Binge Watching vs. Weekly Release: Where Consumers Stand
Netflix Inc. trained the world to devour a new TV series in a single sitting. Now, with so many other streaming services releasing episodes all at once, binge watching has become a regular activity that many consumers cherish.
But as these services experiment with different release strategies (some have even reemphasized the more traditional weekly release), new Morning Consult data indicates that there’s no one-size-fits-all global approach to consuming content. Watching 2-3 episodes per day, however, is the most popular option for consumers in many countries.
What the numbers say
- Consumers in Russia, South Korea and China showed the greatest preference for binge watching as slightly more than 1 in 5 adults in each country said they try to watch every episode of a show in one day when a streaming platform releases all of a series’ episodes at once.

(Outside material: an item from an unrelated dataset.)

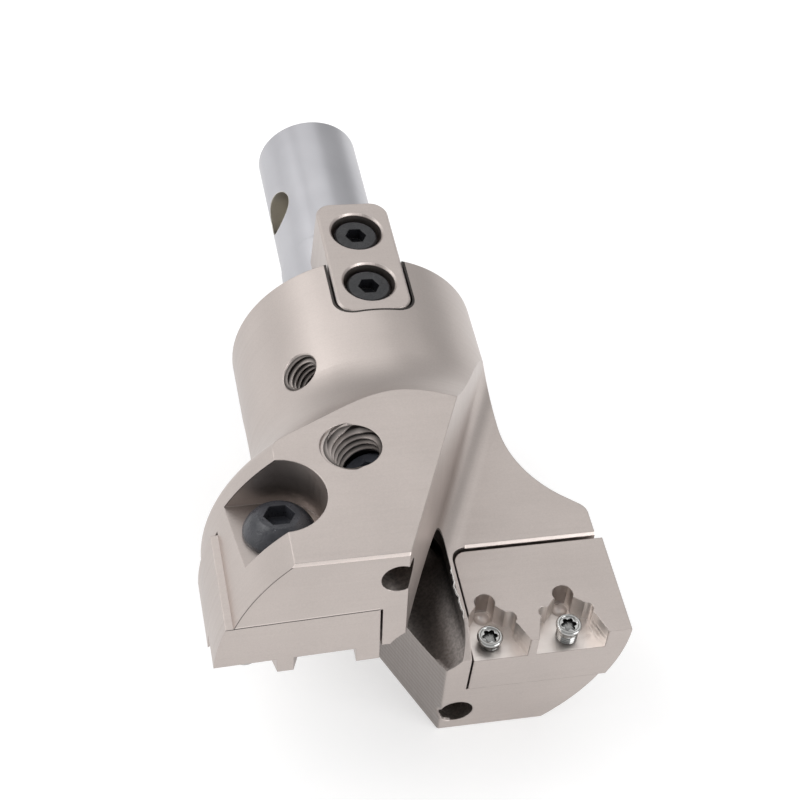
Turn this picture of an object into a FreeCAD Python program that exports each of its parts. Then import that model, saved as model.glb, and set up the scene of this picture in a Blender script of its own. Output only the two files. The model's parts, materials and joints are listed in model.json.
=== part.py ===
import FreeCAD, Part
import math
import os

os.makedirs("parts", exist_ok=True)

V = FreeCAD.Vector

# Frame while building, in millimetres.
# z runs along the axis from the cutting end (z = 0) to the shank end.
# x runs across the two wings. y is the thickness direction.
# The upper wing half is at negative y, its twin is half a turn round the axis.
# At the end everything is laid down so that the axis lies along +Y,
# with the rear face of the head at Y = 0 and Z up.

# Head body
BODY_R = 20.0
BODY_LEN = 63.0
BODY_RIM_CHAMFER = 0.6
WING_R = 30.1
FLARE_START = 41.25
FLARE_R = 20.0
FLARE_ANGLE = 50.0
SHOULDER_R = 2.6
FLAT_H = 22.5
FLAT_EDGE = 0.35

# The end faces fall away from the cutting edges on both sides
END_RELIEF = 3.0

# Flutes
FLUTE_ANGLE = 24.1
FLUTE_WALL_X = -3.4
FLUTE_WALL_LEAN = 3.0
FLUTE_FLOOR_Y = -0.6
FLUTE_FILLET_R = 4.5

# Ball ended bore in the middle of the cutting end
CORE_BORE_R = 6.5
CORE_BORE_DEPTH = 25.3

# The thin wall between that bore and a cartridge is bevelled at the cutting end
WALL_BEVEL_X = 4.0
WALL_BEVEL_Y = 3.4
WALL_BEVEL_Z = 5.0

# Coolant holes in the two end faces
COOLANT_D = 5.2
COOLANT_LEFT_X = 5.2
COOLANT_RIGHT_X = 6.3
COOLANT_Y = 17.5
COOLANT_DEPTH = 14.0

# Seats for the cartridges. The left one leans a little about the line SEAT_PIVOT_X, SEAT_Y_LEFT.
SEAT_X = 7.15
SEAT_Z = 18.1
SEAT_Y_RIGHT = 11.4
SEAT_Y_LEFT = 10.8
SEAT_CORNER_R = 2.4
SEAT_EDGE = 0.4
SEAT_PIVOT_X = 17.5
LEFT_SEAT_TILT = 2.4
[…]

- Japanese adults were the least into binge watching and most committed to weekly watching, as 51% said they will still watch only one episode a week, even if all episodes are available to them.

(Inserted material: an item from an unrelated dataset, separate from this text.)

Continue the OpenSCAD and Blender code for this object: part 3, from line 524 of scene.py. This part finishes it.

- Just 14% of U.S. consumers said they try to watch an entire series in one day, while 34% said they like to watch two or three episodes each day, the most popular option among Americans and consumers in 10 of the other countries that were surveyed.

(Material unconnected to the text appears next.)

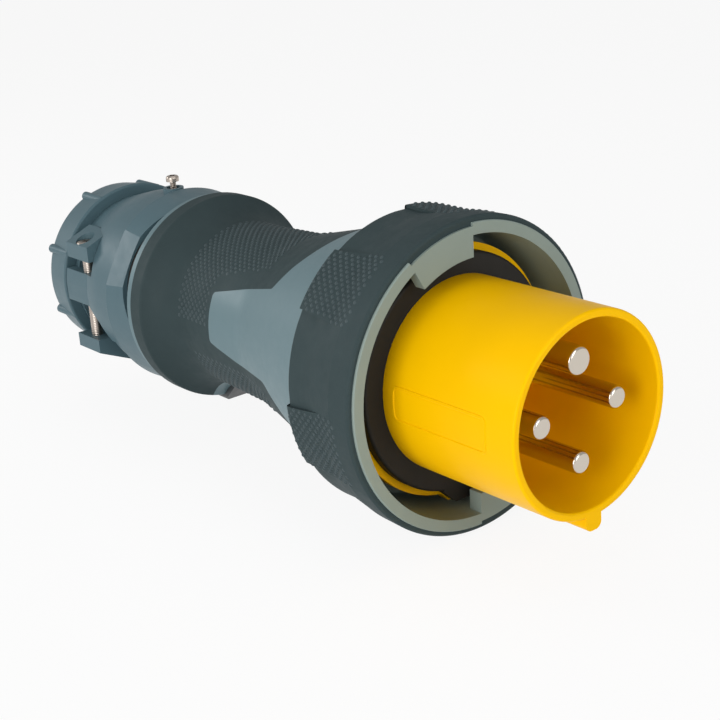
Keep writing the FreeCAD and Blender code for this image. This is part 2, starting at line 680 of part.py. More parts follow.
def ring_grip():
    """Rubber cover of the ring: crowned front, waisted rear, six raised pads."""
    slope = (RING_CORE_FRONT_R - RING_CORE_REAR_R) / (RING_FRONT_X - RING_LIP_LENGTH - RING_REAR_X)
    bore_rear = BELL_R + BODY_GAP
    crown_x = COVER_FRONT_X - COVER_CROWN
    crown_r = COVER_R - COVER_CROWN * math.tan(math.radians(COVER_CROWN_SLOPE))
    waist_x = COVER_FRONT_X - COVER_WAIST_DROP
    body = turned(
        (COVER_REAR_X, bore_rear),
        (COVER_REAR_X, COVER_WAIST_R, COVER_EDGE_ROUND),
        (waist_x, COVER_WAIST_R, COVER_WAIST_BLEND_R),
        (crown_x, crown_r, COVER_CREASE_ROUND),
        (COVER_FRONT_X, COVER_R, COVER_EDGE_ROUND),
        (COVER_FRONT_X, RING_LIP_R),
        (RING_FRONT_X - RING_LIP_LENGTH, RING_LIP_R),
        (RING_FRONT_X - RING_LIP_LENGTH, RING_CORE_FRONT_R),
        (RING_REAR_X, RING_CORE_REAR_R),
        (RING_REAR_X, bore_rear),
    )
    pad_front = COVER_REAR_X + PAD_LENGTH
    band = turned(
        (COVER_REAR_X, RING_CORE_REAR_R + 1),
        (COVER_REAR_X, PAD_R, PAD_CHAMFER),
        (pad_front - PAD_CHAMFER, PAD_R),
        (pad_front + PAD_CHAMFER, PAD_R + slope * PAD_CHAMFER),
        (pad_front + PAD_CHAMFER, RING_CORE_FRONT_R),
    )
    shapes = [body]
    for number in range(PAD_COUNT):
        centre = PAD_FIRST_CENTRE + number * 360 / PAD_COUNT
        wedge = sector(COVER_REAR_X - 1, COVER_FRONT_X, COVER_R + 2, centre, PAD_SPAN)
        shapes.append(band.common(wedge))
    return joined(shapes + lip_flats(COVER_FRONT_X))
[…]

- In Germany, France and Mexico, adults were roughly split between preferring to watch one episode a week and viewing two to three per day. For Brazilians, watching more than three episodes — but not an entire series — was the most popular viewing option.
The impact
Netflix made consumers accustomed to the binge-watching model when it broke the mold by releasing all of its series’ episodes at once, a move most other streaming services soon followed. For engaged fan bases, it made the traditional seven-day wait between new episodes on linear TV feel like an eternity. But the data shows that, while some consumers have fully embraced the all-at-once release strategy, many others around the world are fine with some moderation, which reflects more recent trends in the industry.
Disney+ and Apple TV+ favor a weekly cadence, while Hulu and HBO Max have used a combination of the two strategies, releasing multiple episodes when a series premieres before shifting to weekly drops.
Even Netflix has altered its strategy in recent months, releasing select shows, including the reality TV series “Love Is Blind” and “The Ultimatum,” over the course of several weeks. Platforms are likely to continue experimenting in the hopes of finding a sweet spot for their release cadences, though the data makes clear that different markets prefer different approaches.
Surveys conducted March 3-8, 2022, among a representative sample of 999-2,211 adults in Australia, Brazil, Canada, China, France, Germany, India, Italy, Japan, Mexico, Russia, South Korea, Spain, the United Kingdom and the United States, with an unweighted margin of error of plus or minus 2-3 percentage points.